Des députés libanais assistent à la 12e session parlementaire destinée à élire un nouveau président à Beyrouth, le 14 juin 2023
Le Parlement libanais a échoué pour la douzième fois mercredi à élire un président, le bras de fer avec le puissant Hezbollah pro-iranien aggravant le risque d’une vacance prolongée dans le pays.
Le Liban en plein effondrement économique est sans président depuis plus de sept mois et dirigé par un gouvernement démissionnaire aux pouvoirs réduits.
Le Parlement compte 128 députés et aucun camp n’y dispose d’une claire majorité. Mercredi, ni un ancien ministre soutenu par le Hezbollah ni un économiste appuyé par ses adversaires, n’ont obtenu le nombre suffisant de voix pour être élu.
Au premier tour, Jihad Azour, un responsable du Fonds monétaire international (FMI), a obtenu 59 voix, contre 51 voix pour son concurrent, l’ancien ministre Sleimane Frangié.
Tout candidat a besoin de 86 voix pour être élu au premier tour.
Les députés du Hezbollah et de ses alliés, soutenant M. Frangié, sont ensuite sortis pour empêcher, faute de quorum, la tenue d’un deuxième tour au cours duquel 65 voix, soit la majorité absolue, sont suffisantes pour élire un président.
Les parlementaires du Hezbollah et de ses alliés avaient déjà eu recours à la même tactique lors des sessions précédentes. Le parti domine la vie politique et dispose d’un puissant bras armé.
« Ce qui s’est produit aujourd’hui est un véritable soulèvement des députés libanais (…) qui ont dit +non aux diktats et aux menaces+ », a déclaré le député chrétien Samy Gemayel, chef du parti des Kataëb, en allusion à la formation chiite accusée de vouloir imposer son candidat.
Interrogé par l’AFP, Hassan Fadlallah, un député du Hezbollah, a pour sa part assuré que « le pays ne peut être dirigé par (…) la confrontation mais par l’entente ». « Pour nous, le dialogue est essentiel pour élire un président », a-t-il ajouté.
– Confrontation? –
M. Azour, qui a suspendu sa mission au FMI pour mener sa campagne, avait affirmé lundi vouloir « contribuer à une solution et ne pas être un facteur de crise ».

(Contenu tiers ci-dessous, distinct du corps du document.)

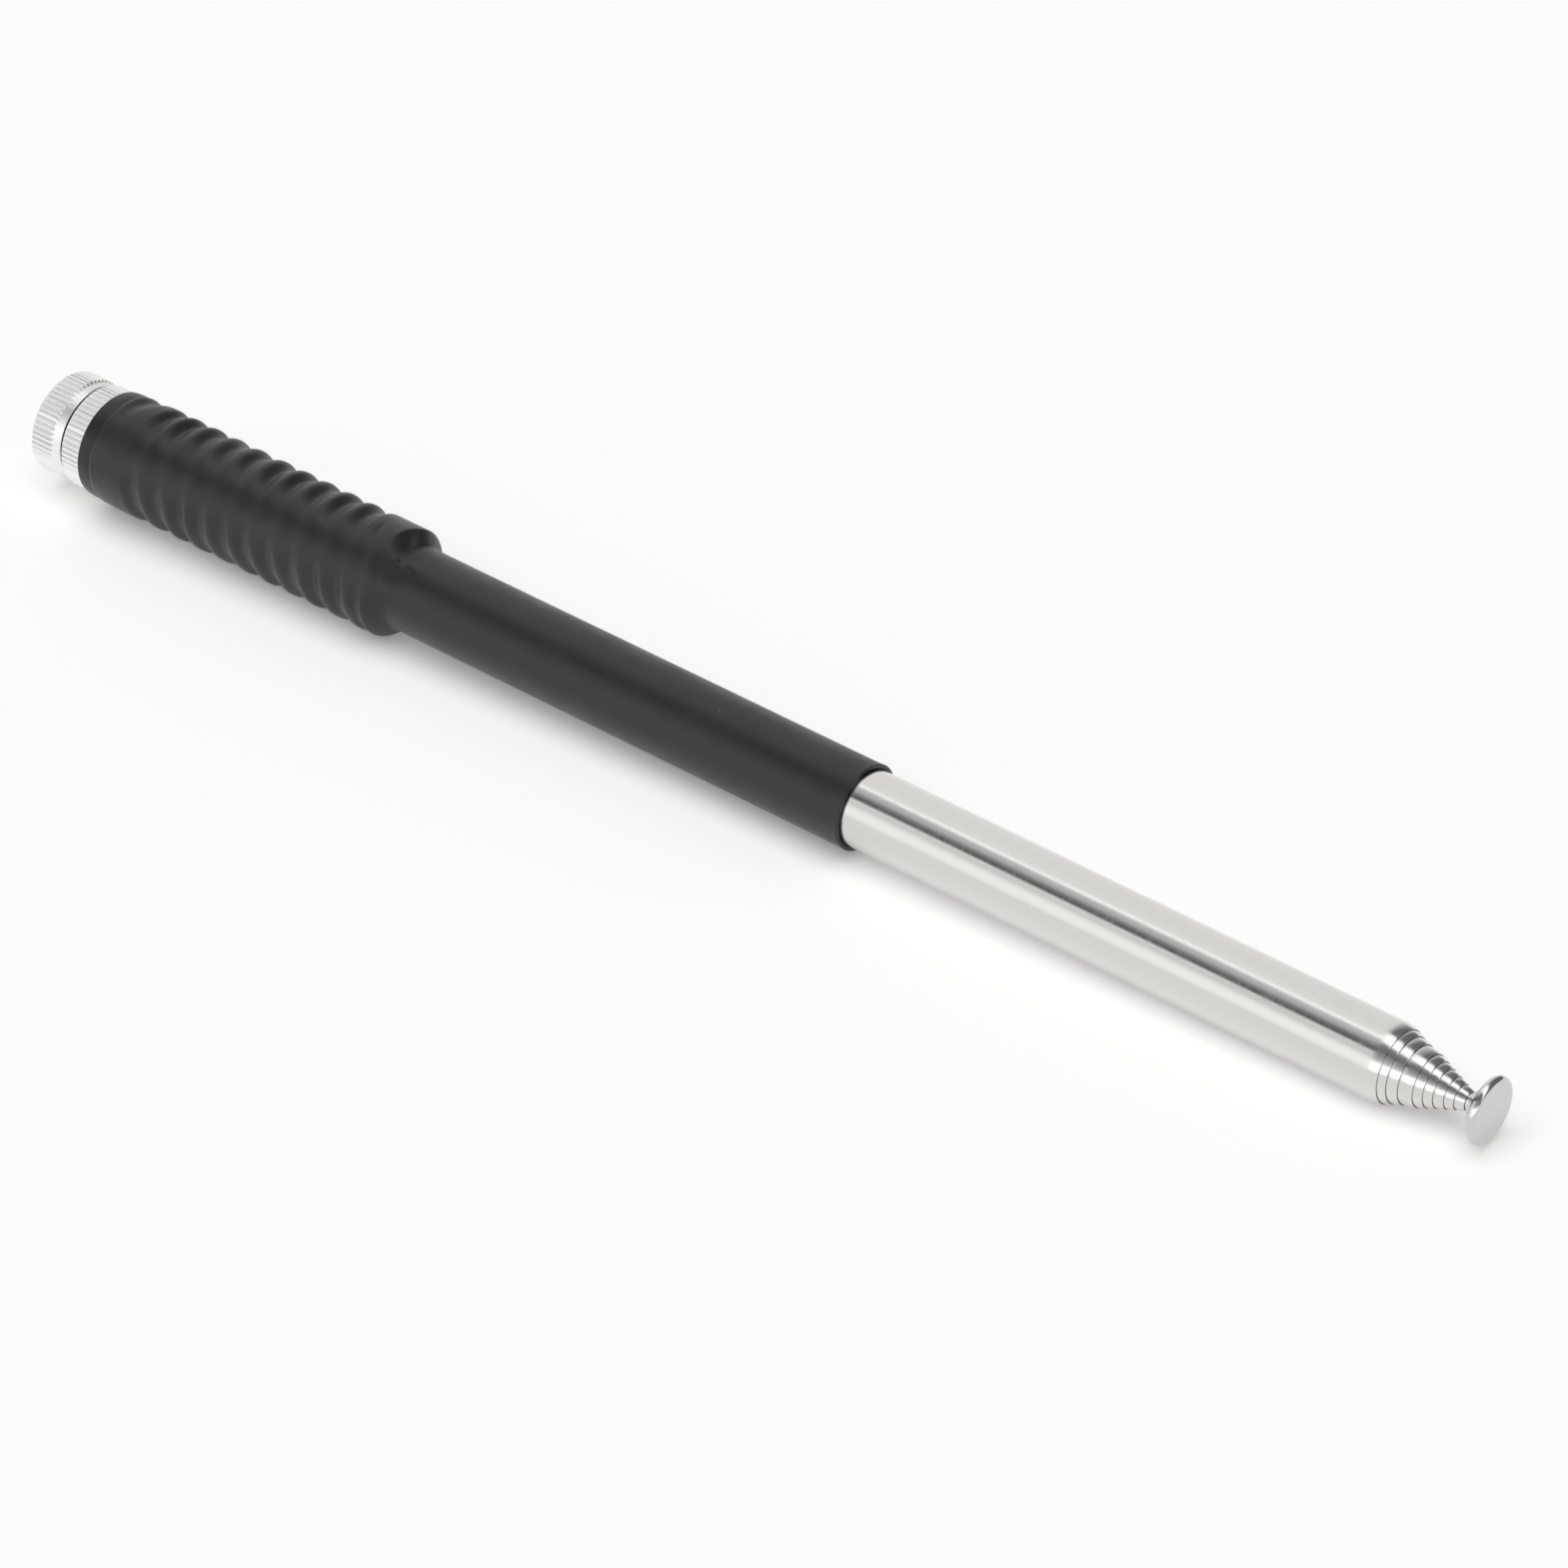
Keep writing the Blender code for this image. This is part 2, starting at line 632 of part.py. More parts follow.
def build():
    for old in list(bpy.data.objects):
        bpy.data.objects.remove(old)
    nickel = material("nickel_plate", (0.78, 0.78, 0.76), 1.0, 0.18)
    plastic = material("white_plastic", (0.88, 0.88, 0.85), 0.0, 0.4)
    gold = material("gold_plate", (0.95, 0.69, 0.30), 1.0, 0.2)
    nylon = material("nylon_rod", (0.75, 0.73, 0.68), 0.0, 0.5)
    copper = material("enamelled_copper", (0.55, 0.22, 0.11), 1.0, 0.3)
    solder = material("solder", (0.62, 0.62, 0.62), 1.0, 0.35)
    brass = material("brass", (0.78, 0.60, 0.30), 1.0, 0.3)
    bronze = material("spring_bronze", (0.70, 0.45, 0.22), 1.0, 0.3)
    black = material("heat_shrink", (0.03, 0.03, 0.032), 0.0, 0.45)

    frame = add_empty("antenna_frame", None)
    add_connector(frame, nickel)
    add_insulator(frame, plastic)
    add_pin(frame, gold)
    add_former(frame, nylon)
    add_coil(frame, copper)
    add_solder(frame, solder)
    add_ferrule(frame, brass)
    add_sleeve(frame, black)
    add_outer_tube(frame, nickel)

    carrier = frame
    place = FOOT
    for section in range(2, SECTIONS):
        carrier = add_draw(section, carrier, place)
        place = 0
        add_tube(section, carrier, nickel)
        add_bush(f"foot_bush_{section}", section, carrier, bronze)
    carrier = add_draw(SECTIONS, carrier, place)
    add_rod(SECTIONS, carrier, nickel)
    add_bush("tip_bush", SECTIONS, carrier, bronze)
    add_cap(carrier, nickel)
    lay_down(frame)


build()
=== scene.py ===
"""Looks of a collapsed whip antenna lying on a pale floor.

Every surface is worked out along the antenna, from its connector's face towards its tip, in the
antenna's own axes: stations along it, and an angle round it that starts at +Y and turns towards +Z.
"""

import json
import math

import bmesh
import bpy
import numpy as np
from bpy.props import (
    FloatProperty, FloatVectorProperty, IntProperty, PointerProperty, StringProperty)
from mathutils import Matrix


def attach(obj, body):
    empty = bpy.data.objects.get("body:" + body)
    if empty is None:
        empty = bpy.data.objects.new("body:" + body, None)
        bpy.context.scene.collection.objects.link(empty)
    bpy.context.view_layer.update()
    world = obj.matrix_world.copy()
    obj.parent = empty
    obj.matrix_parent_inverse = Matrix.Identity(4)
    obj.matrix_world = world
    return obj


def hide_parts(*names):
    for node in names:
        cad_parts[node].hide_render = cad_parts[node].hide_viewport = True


bl_info = {
    "name": "Telescopic Antenna",
    "version": (1, 0, 0),
    "blender": (4, 5, 0),
    "location": "View3D > Sidebar > Antenna",
    "description": "Adds the surfaces, finishes, floor, light and camera of a telescopic antenna",
    "category": "Add Mesh",
}

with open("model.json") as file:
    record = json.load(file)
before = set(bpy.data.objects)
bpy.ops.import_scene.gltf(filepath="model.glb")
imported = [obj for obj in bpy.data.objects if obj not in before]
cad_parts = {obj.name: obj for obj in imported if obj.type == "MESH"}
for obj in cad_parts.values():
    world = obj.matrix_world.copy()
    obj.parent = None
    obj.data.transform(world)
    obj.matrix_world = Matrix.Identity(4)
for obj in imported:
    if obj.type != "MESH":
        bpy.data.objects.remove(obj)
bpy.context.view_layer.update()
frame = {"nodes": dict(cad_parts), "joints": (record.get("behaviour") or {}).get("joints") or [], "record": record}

MM = 0.001
TURN = 2 * math.pi

# Points closer than the weld are one point, and edges bent by more degrees look sharp
WELD = 0.5e-6
SHARP_ANGLE = 32

# The antenna's own axes, from the first slide's direction and the connector face's mount, which
# sits on the face's ring, above the axis
AXIS = np.array(frame["joints"][0]["axis"], float)
LIE = math.atan2(-AXIS[2], AXIS[0])
RISE = np.array((math.sin(LIE), 0, math.cos(LIE)))
ACROSS = np.array((0.0, 1.0, 0.0))
FACE_MOUNT_HEIGHT = 4.7 * MM
FACE_MOUNT = next(mount for mount in frame["record"]["mounts"] if mount["name"] == "connector_face")
FACE = np.array(FACE_MOUNT["pos_m"]) - FACE_MOUNT_HEIGHT * RISE

# The solids' rounds have flats, and this is a flat's distance as a share of a corner's
CAD_SIDES = 20
FLAT = math.cos(math.pi / CAD_SIDES)

# Where the connector's face lies in the camera's view: right, up and away. The lens is as long as
# 6981 pixels of a view that is 1569 pixels wide.
FACE_RIGHT = -84.68 * MM
FACE_UP = 42.98 * MM
FACE_AWAY = 825.06 * MM
SENSOR = 36.0
LENS_PER_WIDTH = 6981 / 1569


def reach(node):
    """First station, last station and radius of a solid, from its points' places along the axis."""
    mesh = frame["nodes"][node].data
    places = np.empty(len(mesh.vertices) * 3, np.float32)
    mesh.vertices.foreach_get("co", places)
    out = places.reshape(-1, 3) - FACE
    along = out @ AXIS
    away = np.linalg.norm(out - np.outer(along, AXIS), axis=1)
    return float(along.min()), float(along.max()), float(away.max() * FLAT)


SLEEVE_START, SLEEVE_END, CREST_R = reach("heat_shrink_sleeve")
CONNECTOR_END = reach("connector_body")[1]
MAST_MOUTH, MAST_R = reach("mast_tube_1")[1:]
CAP_START, CAP_END, CAP_R = reach("tip_cap")

# Mast: its sections count the outer tube and the rod, and each sliding one flares at its foot
SECTIONS = 10
ROD_R = 1.0 * MM
FLARE = 0.1 * MM
FLARE_LENGTH = 0.35 * MM

# Connector: its bore, and the notch in front of its rear band
BORE_R = 3.175 * MM
NOTCH_START = 4.4 * MM
NOTCH_END = 4.7 * MM


class AntennaSizes(bpy.types.PropertyGroup):
    """Sizes that shape the visible surfaces."""

    knurl_radius: FloatProperty(
        name="Knurl radius", description="Radius over the connector's teeth", default=6.35 * MM,
        subtype="DISTANCE", unit="LENGTH")
    knurl_teeth: IntProperty(
        name="Knurl teeth", description="Teeth round the connector", default=58, min=12)
    tooth_depth: FloatProperty(
        name="Tooth depth", description="Depth of the grooves between teeth", default=0.27 * MM,
        subtype="DISTANCE", unit="LENGTH")
    thread_pitch: FloatProperty(
        name="Thread pitch", description="Advance of the bore's thread in a turn, 36 to the inch",
        default=25.4 / 36 * MM, subtype="DISTANCE", unit="LENGTH")
    thread_depth: FloatProperty(
        name="Thread depth", description="Depth of the bore's thread", default=0.36 * MM,
        subtype="DISTANCE", unit="LENGTH")
    coil_pitch: FloatProperty(
        name="Coil pitch", description="Distance between the sleeve's ridges", default=3.52 * MM,
        subtype="DISTANCE", unit="LENGTH")
    ridge_depth: FloatProperty(
        name="Ridge depth", description="Depth of the valleys between the sleeve's ridges",
        default=0.74 * MM, subtype="DISTANCE", unit="LENGTH")
    tube_wall: FloatProperty(
        name="Tube wall", description="Wall of each mast tube", default=0.25 * MM,
        subtype="DISTANCE", unit="LENGTH")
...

Ancien ministre des Finances (2005-2008), il avait assuré que sa candidature ne constituait « un défi pour personne », en réponse au Hezbollah qui l’a qualifié de candidat « de confrontation » et de « défi ».
Un premier candidat soutenu par les adversaires du Hezbollah, le député Michel Moawad, avait déjà été qualifié de tel par la formation chiite, avant de se retirer la semaine dernière au profit de M. Azour.

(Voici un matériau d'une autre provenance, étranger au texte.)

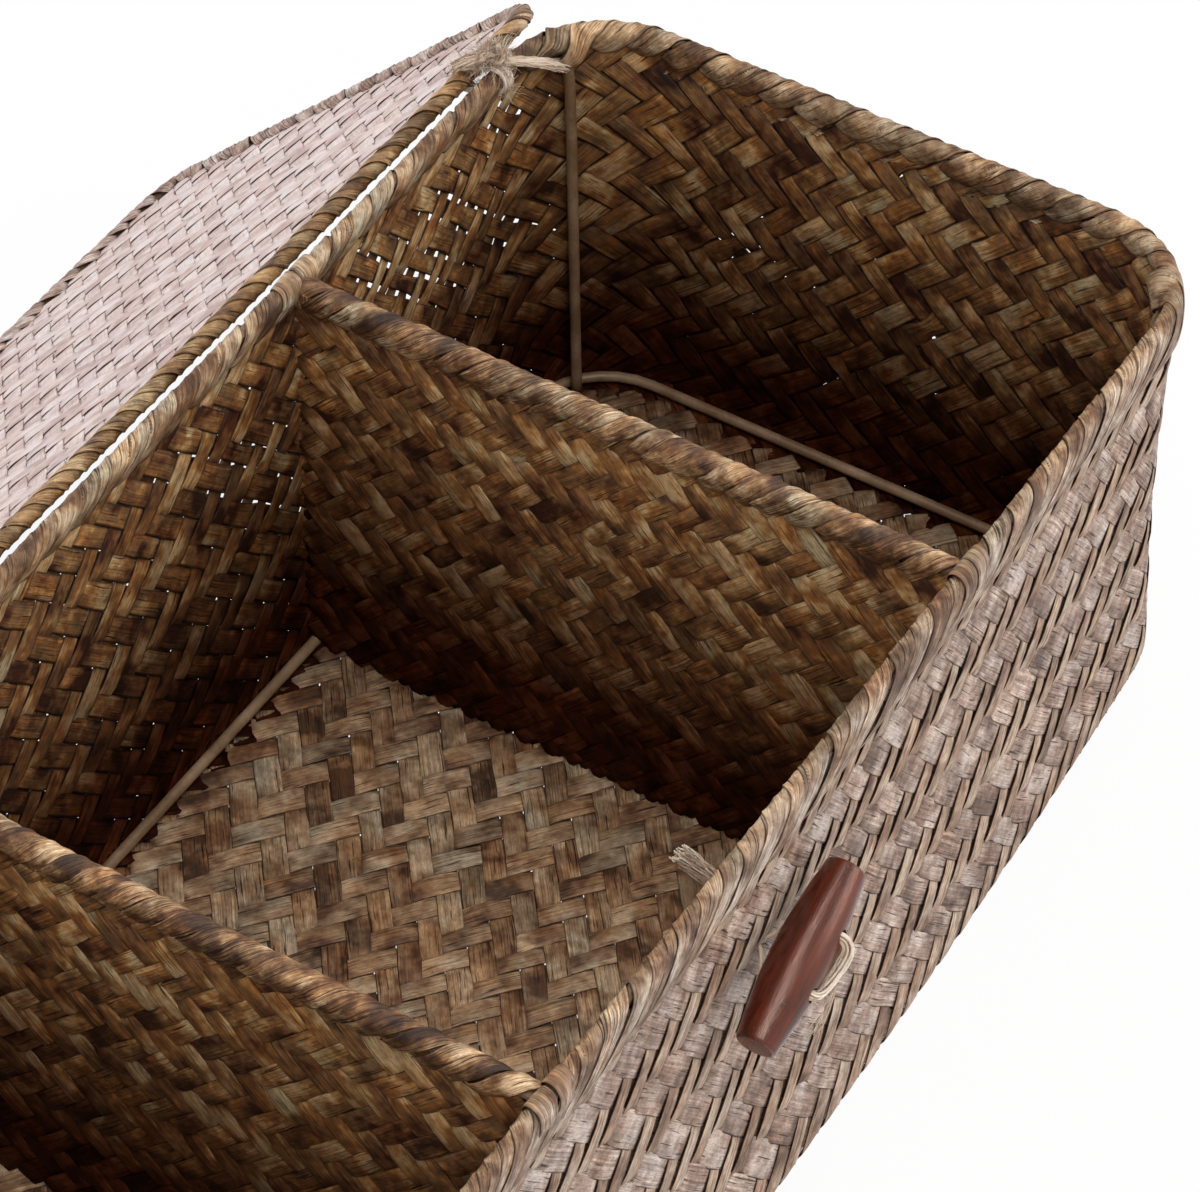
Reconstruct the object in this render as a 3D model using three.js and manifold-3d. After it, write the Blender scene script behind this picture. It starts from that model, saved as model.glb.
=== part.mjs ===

M. Frangié, dont le grand-père a été président du Liban, avait de son côté promis dimanche d’être « le président de tous les Libanais », malgré son alliance avec le Hezbollah et l’amitié qui le lie au président syrien Bachar al-Assad.

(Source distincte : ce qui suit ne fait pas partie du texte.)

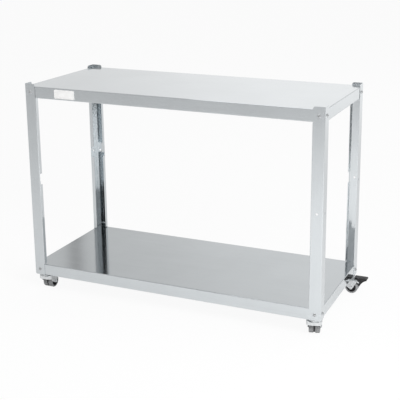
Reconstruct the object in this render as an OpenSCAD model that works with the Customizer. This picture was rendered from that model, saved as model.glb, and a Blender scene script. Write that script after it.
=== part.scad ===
// Grill stand: a folded stainless worktop and shelf on four folded corner posts,
// rolling on four twin-wheel castors, the rear two with a brake pedal.
// Millimetres, Z up. The origin is on the floor, under the middle of the stand.

/* [Stand] */
// Width over the corner posts
stand_w = 1200; // [900:10:1600]
// Depth over the corner posts
stand_d = 500; // [380:10:700]
// Height from the floor to the tops of the posts
stand_h = 850; // [650:10:1000]
// Gauge of the stainless sheet
sheet_t = 1.5; // [1:0.1:2]
// Inside radius of every fold in the sheet
fold_r = 1; // [0.6:0.1:2]

/* [Corner posts] */
// Width of each post flange
flange_w = 45; // [40:1:60]
// Depth of the lips turned in along the free edges
lip_d = 16; // [12:1:20]
// How far the posts stand above the worktop
post_rise = 10; // [2:1:30]
// Radius of the free top corners of the flanges
top_round = 9; // [4:0.5:12]
// Chamfer on the folded corner at the foot
foot_chamfer = 5; // [2:0.5:8]
// Height of the notch in both lips
notch_h = 44; // [20:1:80]
// Height of the notches and of the spare holes above the floor
notch_z = 470; // [300:5:520]
// Gap between the ends of the lips and the panels
lip_gap = 2.5; // [2.5:0.5:6]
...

En vertu du système confessionnel de partage du pouvoir, la présidence du Liban est réservée à un chrétien maronite.
– Compromis? –
Face à ce blocage et « en l’absence d’une pression internationale importante », le plus probable est que le pays entre dans une « période de vacance prolongée » qui pourrait durer plusieurs mois, estime l’analyste Karim Bitar.
Le quotidien Al-Akhar, proche du Hezbollah, titrait mercredi sur toute sa première page: « Le vide ».
Lors de la dernière élection présidentielle, le camp du Hezbollah avait paralysé l’action du Parlement pendant plus de deux ans pour imposer l’élection de Michel Aoun, son allié, en 2016.
Par le passé, les députés attendaient souvent des directives de leurs différents « parrains » étrangers avant de voter.
Seul pays à s’impliquer réellement dans ce dossier, la France, ancienne puissance mandataire, doit dépêcher à Beyrouth l’ancien ministre des Affaires étrangères, Jean-Yves Le Drian, nommé « envoyé personnel pour le Liban » du président Emmanuel Macron.
Paris a appelé mardi les responsables libanais à « prendre au sérieux » la session parlementaire et « en faire l’occasion d’une sortie de crise ».
Washington a également exhorté le Parlement libanais « à finir le travail » et élire un nouveau président avec « un sentiment d’urgence ».
Pour Karim Bitar, l’impasse pourrait mener à « des négociations qui aboutiraient à une solution autour d’un troisième homme, et une élection décidée d’avance, comme la plupart des autres scrutins dans l’histoire du Liban ».